Repeat each line of the material exactly.

● **SOURCE DATA**:
○ ○ ○

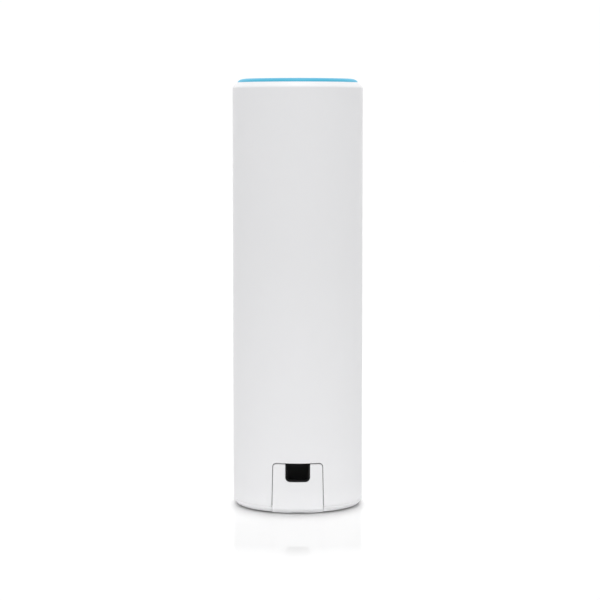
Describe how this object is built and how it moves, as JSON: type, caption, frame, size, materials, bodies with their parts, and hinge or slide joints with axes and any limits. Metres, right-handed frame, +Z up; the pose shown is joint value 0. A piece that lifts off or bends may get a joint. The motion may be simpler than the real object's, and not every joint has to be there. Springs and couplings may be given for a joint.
{
  "type": "mesh wifi node",
  "caption": "Free-standing white tube-shaped wireless mesh node with a blue light ring round its top and a pull-off cover over a cable bay at its foot.",
  "frame": {"origin": "centre of the bottom of the foot, on the surface that the node stands on", "axes": "+Z up along the axis of the tube; the cable bay and its cover face -Y; +X is to the right when the cover is seen from the front"},
  "size_m": [0.0486, 0.0486, 0.16],
  "materials": {
    "white_shell": "satin moulded polycarbonate, fine even texture",
    "light_ring": "translucent light guide lit pale blue from below",
    "white_plastic": "moulded white plastic",
    "black_plastic": "matte black moulded plastic",
    "frame_plastic": "dark grey glass-filled plastic",
    "black_rubber": "soft black rubber",
    "grey_rubber": "pale grey non-slip rubber",
    "red_rubber": "silicone seal",
    "lead_jacket": "thin black coaxial jacket",
    "green_board": "green solder mask over glass fibre",
    "white_board": "white solder mask",
    "lamp": "lamp package with yellow phosphor",
    "chip": "black moulded package",
    "capacitor": "aluminium can",
    "pad": "soft blue-grey gap filler",
    "polyimide": "amber film over copper",
    "aluminium": "die-cast, lightly bead-blasted",
    "tinned_steel": "tinned steel sheet",
    "gold": "gold-plated spring alloy",
    "zinc_screw": "zinc-plated screw"
  },
  "bodies": {
    "housing": {"outer_shell": "white_shell", "light_ring": "light_ring", "top_cap": "white_shell", "light_reflector": "white_plastic", "led_board": "white_board", "ring_leds": "lamp", "cap_screws": "zinc_screw", "led_flex_cable": "polyimide", "flex_sockets": "white_plastic", "inner_frame": "frame_plastic", "antenna_carrier": "white_plastic", "antenna_5ghz_1": "gold", "antenna_5ghz_2": "gold", "antenna_5ghz_3": "gold", "antenna_5ghz_4": "gold", "antenna_2ghz_1": "gold", "antenna_2ghz_2": "gold", "antenna_lead_1": "lead_jacket", "antenna_lead_2": "lead_jacket", "antenna_lead_3": "lead_jacket", "antenna_lead_4": "lead_jacket", "antenna_lead_5": "lead_jacket", "antenna_lead_6": "lead_jacket", "antenna_plugs": "gold", "antenna_sockets": "gold", "main_board": "green_board", "processor_chip": "chip", "radio_chips": "chip", "memory_chips": "chip", "flash_chip": "chip", "amplifier_chips": "chip", "thermal_pads": "pad", "heat_sink": "aluminium", "heat_sink_screws": "zinc_screw", "board_screws": "zinc_screw", "shield_can_lower": "tinned_steel", "shield_can_upper": "tinned_steel", "port_board": "green_board", "board_header": "black_plastic", "jack_shield": "tinned_steel", "jack_insert": "black_plastic", "jack_contacts": "gold", "network_transformer": "chip", "power_transformer": "chip", "filter_capacitors": "capacitor", "power_inductors": "chip", "frame_screws": "zinc_screw", "reset_switch": "black_plastic", "chassis": "black_plastic", "bulkhead_seal": "red_rubber", "base": "white_shell", "base_screws": "zinc_screw", "foot_ring": "grey_rubber"},
    "cover": {"port_cover": "white_shell", "cable_grommet": "black_rubber"},
    "reset": {"reset_button": "white_plastic", "reset_stem": "white_plastic"}
  },
  "joints": [
    {"name": "cover_pull", "type": "slide", "parent": "housing", "child": "cover", "axis": [0, -1, 0], "range_m": [0, 0.032]},
    {"name": "reset_press", "type": "slide", "parent": "housing", "child": "reset", "axis": [0, 0, 1], "range_m": [0, 0.0004], "stiffness_N_per_m": 500}
  ]
}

○ ○ ○

● **TASK RESULT**:
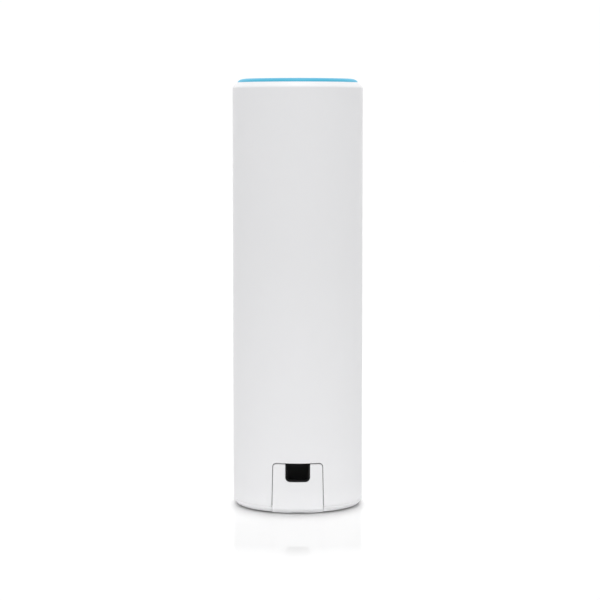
Describe how this object is built and how it moves, as JSON: type, caption, frame, size, materials, bodies with their parts, and hinge or slide joints with axes and any limits. Metres, right-handed frame, +Z up; the pose shown is joint value 0. A piece that lifts off or bends may get a joint. The motion may be simpler than the real object's, and not every joint has to be there. Springs and couplings may be given for a joint.
{
  "type": "mesh wifi node",
  "caption": "Free-standing white tube-shaped wireless mesh node with a blue light ring round its top and a pull-off cover over a cable bay at its foot.",
  "frame": {"origin": "centre of the bottom of the foot, on the surface that the node stands on", "axes": "+Z up along the axis of the tube; the cable bay and its cover face -Y; +X is to the right when the cover is seen from the front"},
  "size_m": [0.0486, 0.0486, 0.16],
  "materials": {
    "white_shell": "satin moulded polycarbonate, fine even texture",
    "light_ring": "translucent light guide lit pale blue from below",
    "white_plastic": "moulded white plastic",
    "black_plastic": "matte black moulded plastic",
    "frame_plastic": "dark grey glass-filled plastic",
    "black_rubber": "soft black rubber",
    "grey_rubber": "pale grey non-slip rubber",
    "red_rubber": "silicone seal",
    "lead_jacket": "thin black coaxial jacket",
    "green_board": "green solder mask over glass fibre",
    "white_board": "white solder mask",
    "lamp": "lamp package with yellow phosphor",
    "chip": "black moulded package",
    "capacitor": "aluminium can",
    "pad": "soft blue-grey gap filler",
    "polyimide": "amber film over copper",
    "aluminium": "die-cast, lightly bead-blasted",
    "tinned_steel": "tinned steel sheet",
    "gold": "gold-plated spring alloy",
    "zinc_screw": "zinc-plated screw"
  },
  "bodies": {
    "housing": {"outer_shell": "white_shell", "light_ring": "light_ring", "top_cap": "white_shell", "light_reflector": "white_plastic", "led_board": "white_board", "ring_leds": "lamp", "cap_screws": "zinc_screw", "led_flex_cable": "polyimide", "flex_sockets": "white_plastic", "inner_frame": "frame_plastic", "antenna_carrier": "white_plastic", "antenna_5ghz_1": "gold", "antenna_5ghz_2": "gold", "antenna_5ghz_3": "gold", "antenna_5ghz_4": "gold", "antenna_2ghz_1": "gold", "antenna_2ghz_2": "gold", "antenna_lead_1": "lead_jacket", "antenna_lead_2": "lead_jacket", "antenna_lead_3": "lead_jacket", "antenna_lead_4": "lead_jacket", "antenna_lead_5": "lead_jacket", "antenna_lead_6": "lead_jacket", "antenna_plugs": "gold", "antenna_sockets": "gold", "main_board": "green_board", "processor_chip": "chip", "radio_chips": "chip", "memory_chips": "chip", "flash_chip": "chip", "amplifier_chips": "chip", "thermal_pads": "pad", "heat_sink": "aluminium", "heat_sink_screws": "zinc_screw", "board_screws": "zinc_screw", "shield_can_lower": "tinned_steel", "shield_can_upper": "tinned_steel", "port_board": "green_board", "board_header": "black_plastic", "jack_shield": "tinned_steel", "jack_insert": "black_plastic", "jack_contacts": "gold", "network_transformer": "chip", "power_transformer": "chip", "filter_capacitors": "capacitor", "power_inductors": "chip", "frame_screws": "zinc_screw", "reset_switch": "black_plastic", "chassis": "black_plastic", "bulkhead_seal": "red_rubber", "base": "white_shell", "base_screws": "zinc_screw", "foot_ring": "grey_rubber"},
    "cover": {"port_cover": "white_shell", "cable_grommet": "black_rubber"},
    "reset": {"reset_button": "white_plastic", "reset_stem": "white_plastic"}
  },
  "joints": [
    {"name": "cover_pull", "type": "slide", "parent": "housing", "child": "cover", "axis": [0, -1, 0], "range_m": [0, 0.032]},
    {"name": "reset_press", "type": "slide", "parent": "housing", "child": "reset", "axis": [0, 0, 1], "range_m": [0, 0.0004], "stiffness_N_per_m": 500}
  ]
}